Les titres sont parfois programmatiques : "La Maison rêvée
à la manière d'un décor" p. 123 c'est
bien un décor ; parfois c'est juste un fil ou de l'humour sans
plus, parfois ça fait raté ou incompréhensible :
"à la manière d'une leçon au subjonctif"
p. 173, "à la manière d'un legs" p. 180.
Les scènes vécues décortiquent bien la névrose
à deux (le frigidaire p. 162, l'invitation p. 163, la conversation
téléphonique érotique p. 180) : je me demande quelle
est la frontière entre la névrose et la maltraitance.
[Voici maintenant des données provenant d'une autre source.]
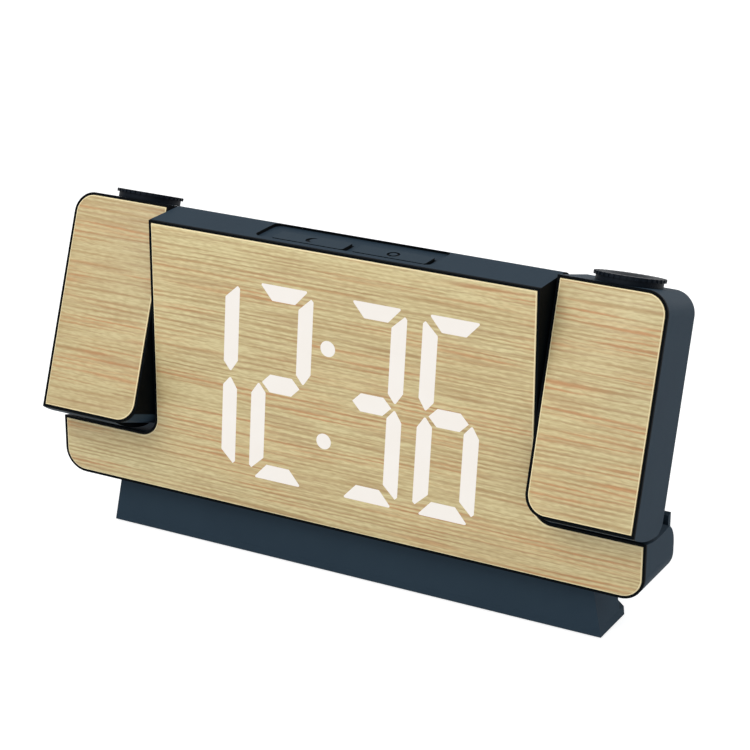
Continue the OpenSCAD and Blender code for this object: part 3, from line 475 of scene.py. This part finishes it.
def solder_mask(name):
    """Fibreglass board: glossy green solder mask, with the copper tracks under it as raised,
    paler lines."""
    material, tree = blank(name)
    upright = add(tree, "Mapping", {"Vector": add(tree, "TexCoord").outputs["Object"],
                                    "Rotation": (math.pi / 2, 0, 0),
                                    "Scale": stretch(1, 1)})
    tracks = add(tree, "TexBrick", {
        "Vector": upright.outputs[0], "Scale": 1.0,
        "Color1": linear("#1f5a3a"), "Color2": linear("#1b5234"),
        "Mortar": linear("#2f7a4e"), "Mortar Size": 0.12, "Brick Width": 7.0,
        "Row Height": 1.6}, offset=0.5)
    bump = add(tree, "Bump", {"Height": tracks.outputs[1], "Distance": 0.03 * MM,
                              "Strength": 0.6})
    shader = add(tree, "BsdfPrincipled", {"Base Color": tracks.outputs[0], "Roughness": 0.3,
                                          "IOR": 1.5, "Normal": bump.outputs[0]})
    add(tree, "OutputMaterial", {"Surface": shader.outputs[0]})
    return material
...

Les passages de l'ordre de l'analyse générale - de l'essai
même - montrent bien le retour à faire sur les idées
toutes faites (p. 175 : c'est douloureux de voir que nous ne faisons pas
mieux que les hétéros ; les lesbiennes c'est pas le paradis...).
Et j'ai repensé aux violences entre féministes, aux menaces
de mort pour transphobie (cf. cet effrayant site
des affranchies) : pas très jojo...
Très contente d'avoir lu ce livre grâce à Lirelles.
Merci à Joëlle L de l'avoir repéré à
sa sortie.
J'ai lu quelques nouvelles de son livre Son
corps et autres célébrations, que j'ai bien appréciées.